I felt a little better after eating but when the tour began my blood sugar was right around 300. We were going to be hiking some so I left it alone, but the heat and the highness made me nervous. Is exercise really such a good idea?

It turns out that the strenuousness of the tour had been vastly overstated by the Park: you walk down some steps and climb up a tiny ladder, then it’s just sitting and listening to the ranger.

“Hey guys, let’s build our village here!”

Ours was called Ranger Jackie, and she gave an interesting overview of how the cliff dwellings were created, when, by whom, and how they’d been found and turned into a National Park. She was happy to take endless questions from our group of about 40 people, and we did take advantage. Ranger Jackie was personable and knew her Mesa Verde cliff dwellings.

Ranger Jackie.

After the hour-long tour I checked to see how things had gone: still around 300. Sigh. Getting angry at the campsite situation wasn’t helping. And what could I do about it anyway? It was what it was. I took some insulin and ate a protein bar.

After the tour Masayo and I got in the car and saw the informative scenic loop by automobile as the late afternoon sun elongated the shadows and started turning the tops of things orange. On the loop you keep parking and doing short hikes to various archeological sites – either structures like cliff dwellings from the 1200s or the remains of pithouses from the 800s, which had been dug out and had protective metal buildings erected overhead.
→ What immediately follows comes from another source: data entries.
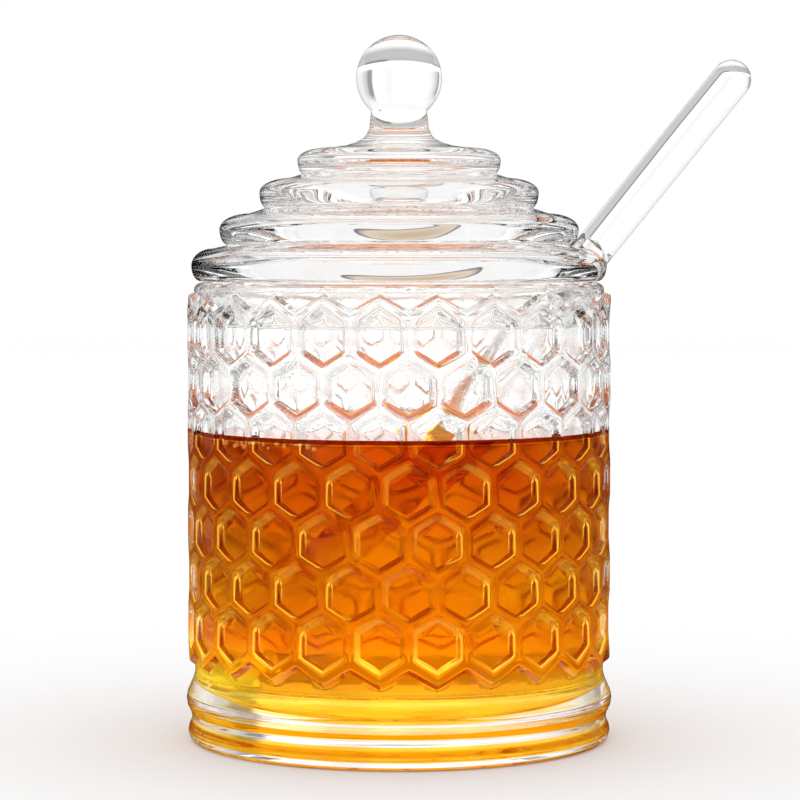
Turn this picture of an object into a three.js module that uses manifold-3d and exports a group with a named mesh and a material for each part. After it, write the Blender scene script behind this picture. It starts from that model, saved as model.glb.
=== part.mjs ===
// A clear glass honey pot: a pressed honeycomb jar part-filled with honey, a beehive lid
// with a ball knob and a notch, and a glass dipper that leans out through the notch.
// Millimetres, +Z up. The origin is the centre of the flat base.
// The front of the pot is -Y, and the dipper leans towards +X.

import * as THREE from 'three';
import { mergeVertices } from 'three/addons/utils/BufferGeometryUtils.js';
import Module from 'manifold-3d';

const wasm = await Module();
wasm.setup();

// Driving dimensions of the jar
const jarRadius = 44;
const jarHeight = 94.9;
const reliefDepth = 1.3;
const bodyRadius = jarRadius - reliefDepth;
const mouthRadius = 40.4;
const wallDraft = 1.0;
const floorThickness = 7;
const innerCornerRadius = 9;
const lipRound = 0.5;
const footRadius = 40.2;

// Widest and narrowest rings of the smooth foot of the jar, from the bottom up
const footRings = [
  { radius: 44.1, z: 2.0 },
  { radius: 43.4, z: 5.0 },
  { radius: 44.35, z: 8.8 },
  { radius: bodyRadius, z: 14.1 },
];

// Honeycomb relief: rows of pointed-top hexagonal pockets with ribs between them
const cellsPerRow = 24;
const cellRows = 7;
const topRowZ = 84.6;
const firstCellAngle = THREE.MathUtils.degToRad(-5);
const ribWidth = 1.4;
const bevelWidth = 1.2;
const cellWidth = 2 * Math.PI * jarRadius / cellsPerRow;
const rowPitch = 1.5 * cellWidth / Math.sqrt(3);

// Honey, and the gap that separates touching pieces
const honeyLevel = 64;
const gap = 0.3;

// Dipper: a straight rod that leans in the XZ plane and ends in a grooved head
const rodRadius = 4.1;
const rodTop = new THREE.Vector3(68.93, 0, 137);
const dipperLean = THREE.MathUtils.degToRad(38.95);
const dipperLength = 164.2;
const headLength = 26;
const headRadius = 9.5;
const headGrooves = 5;
const headGrooveDepth = 2.2;
const headOverrun = 0.4;

// Lid: four stacked tiers under a ball knob. Each tier is a bead with a widest ring,
// and its side is one quarter ellipse below that ring and one above it.
const tiers = [
  { radius: 43.15, z: 98.4, below: [2.0, 3.2], above: [4.5, 3.6] },
  { radius: 37.3, z: 106.0, below: [1.8, 3.3], above: [6.0, 3.2] },
  { radius: 29.0, z: 113.6, below: [1.4, 3.2], above: [6.0, 2.9] },
  { radius: 21.1, z: 120.3, below: [1.2, 2.8], above: [5.0, 2.4] },
];
const knob = { radius: 8.9, z: 137.3 };
const neck = { radius: 5.8, flareRadius: 6.9, flareZ: 125.4, footRadius: 9, footZ: 124 };
const skirt = { innerRadius: 36.4, outerRadius: 39.4, z: 86 };

// The lid is hollow: rings of the hollow's roof from the skirt up to the axis
const hollowRings = [[36.4, 95.5], [30.8, 101.8], [23.2, 109], [14.5, 115.4], [0, 118.7]];

// Notch for the dipper in the lid's lowest tier, with a raised collar round it
const notch = { radius: 4.6, length: 60 };
const collar = { ringRadius: 39.2, z: 100.5, radius: 3.6, halfWidth: 9.5 };

// Numbers of sides
const jarSides = 3 * cellsPerRow;
const lidSides = 40;
const honeySides = 48;
const dipperSides = 18;

function lerp(a, b, t) {
  return a + (b - a) * t;
}

// Elliptic arc of a profile, with its angles in quarter turns from the outward direction.
function arc(centreR, centreZ, sizeR, sizeZ, from, to, steps) {
  const points = [];
  for (let i = 0; i <= steps; i++) {
    const angle = lerp(from, to, i / steps) * Math.PI / 2;
    const r = centreR + sizeR * Math.cos(angle);
    points.push(new THREE.Vector2(r, centreZ + sizeZ * Math.sin(angle)));
  }
  return points;
}

// Smooth profile through widest and narrowest rings, without the first of them.
function wave(rings, steps) {
  const points = [];
  for (let n = 1; n < rings.length; n++) {
    const [from, to] = [rings[n - 1], rings[n]];
    for (let i = 1; i <= steps; i++) {
      const ease = (1 - Math.cos(Math.PI * i / steps)) / 2;
      const r = lerp(from.radius, to.radius, ease);
      points.push(new THREE.Vector2(r, lerp(from.z, to.z, i / steps)));
    }
  }
  return points;
}

// The jar's inner wall opens slightly towards the mouth.
const wallBottom = floorThickness + innerCornerRadius;
const wallTop = jarHeight - lipRound;

function innerRadius(z) {
  return mouthRadius - wallDraft * (wallTop - z) / (wallTop - wallBottom);
}

// A closed surface, collected polygon by polygon. Corners run anticlockwise seen from outside.
class Surface {
  constructor() {
    this.positions = [];
  }

  polygon(...corners) {
    for (let i = 2; i < corners.length; i++) {
      for (const corner of [corners[0], corners[i - 1], corners[i]]) {
        this.positions.push(corner.x, corner.y, corner.z);
      }
    }
  }

  // Skin through closed rings with equal numbers of points.
  loft(...rings) {
    for (let n = 1; n < rings.length; n++) {
      const [lower, upper] = [rings[n - 1], rings[n]];
      for (let i = 0; i < lower.length; i++) {
        const next = (i + 1) % lower.length;
        this.polygon(lower[i], lower[next], upper[next], upper[i]);
      }
    }
  }

  // Disc between a ring and the axis at the ring's height, facing up or down.
  disc(ring, facing) {
    const centre = new THREE.Vector3(0, 0, ring[0].z);
    for (let i = 0; i < ring.length; i++) {
      const pair = [ring[i], ring[(i + 1) % ring.length]];
      this.polygon(centre, ...(facing === 'up' ? pair : pair.reverse()));
    }
  }

  geometry() {
    const geometry = new THREE.BufferGeometry();
    geometry.setAttribute('position', new THREE.Float32BufferAttribute(this.positions, 3));
    return mergeVertices(geometry, 1e-3);
  }
}

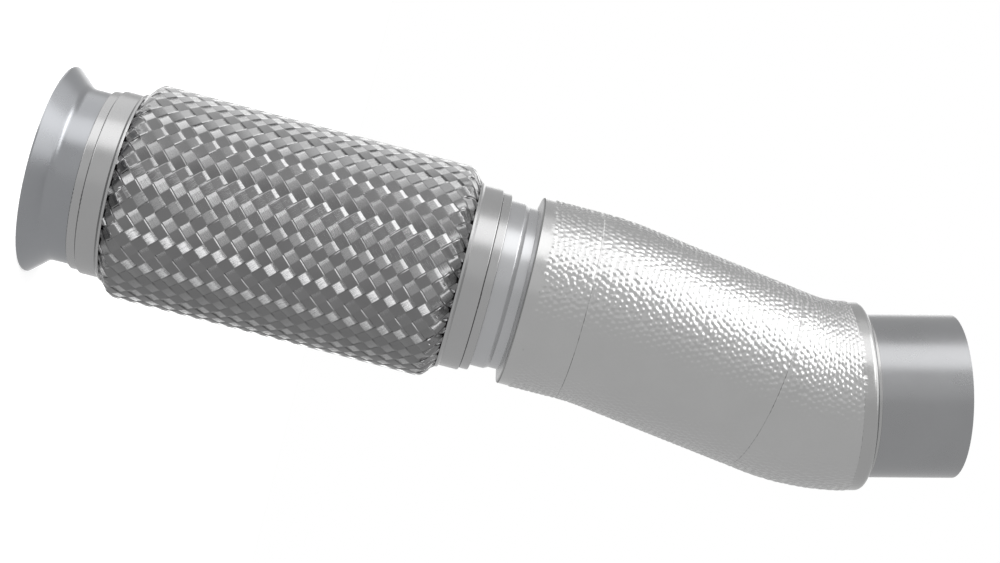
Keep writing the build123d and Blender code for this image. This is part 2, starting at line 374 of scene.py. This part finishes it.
def embossed_shield(foil, painted_light_wall_foil):
    """Heat shield: a wall that rises from the pipe, then a jacket in lengths with seams between,
    embossed up to plain margins."""
    travels, radii, embossed = np.array(shield_profile()).T
    around = cells_per_bump * round(2 * pi * shield_radius / bump_pitch)
    seams = np.array([np.abs(travels - place).argmin() for place in shield_seams])
    before, after = seams - 1, seams + 1
    radii[seams] -= seam_depth
    travels[before] = travels[seams] - seam_half_width
    travels[after] = travels[seams] + seam_half_width
    heights = np.zeros((len(travels), around))
    bumpy = np.flatnonzero(embossed)
    heights[bumpy] = bump_heights(travels[bumpy], around)
    heights[seams] = 0
    heights[before] *= bumps_beside_seam
    heights[after] *= bumps_beside_seam

    middle_x, middle_z, tilt = np.array([centre_line(travel) for travel in travels]).T[:, :, None]
    angles = np.arange(around) * 2 * pi / around
    reach = radii[:, None] + heights
    out = reach * np.cos(angles)
    x = middle_x + out * np.cos(tilt)
    y = reach * np.sin(angles)
    z = middle_z - out * np.sin(tilt)
    points = np.stack([x, y, z], axis=2)

    lengths = []
    cuts = [0, len(shield_edge_steps), *seams, len(travels) - 1]
    for number, (first, last) in enumerate(zip(cuts, cuts[1:])):
        index = np.arange((last - first + 1) * around).reshape(-1, around)
        low, high = index[:-1], index[1:]
        low_next, high_next = np.roll(low, -1, axis=1), np.roll(high, -1, axis=1)
        faces = np.stack([low, low_next, high_next, high], axis=2).reshape(-1, 4)
        part = points[first:last + 1].reshape(-1, 3)
        name = f"embossed_shield_{number}" if number else "shield_start_wall"
        material = foil if number else painted_light_wall_foil
        lengths.append(make_object(name, part, faces, material, shield_crease))
    return lengths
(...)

With that, we felt we had done pretty well seeing what Mesa Verde National Park is all about. For me, it’s about the way that humans built some uncanny and interconnected homes in the sides of cliffs, and how that which may seem impossible isn’t, if people believe enough to put the work in.

Peek carefully inside one of the windows and you can see original decorative wall art from centuries ago.

Human history in a stunning natural setting – that’s Mesa Verde. And I guess I have to begrudgingly thank the Park for throwing a monkey wrench into my camping plans, demonstrating that getting frustrated isn’t worth it. Parks are supposed to relax and instruct you, and in its many ways Mesa Verde did just that.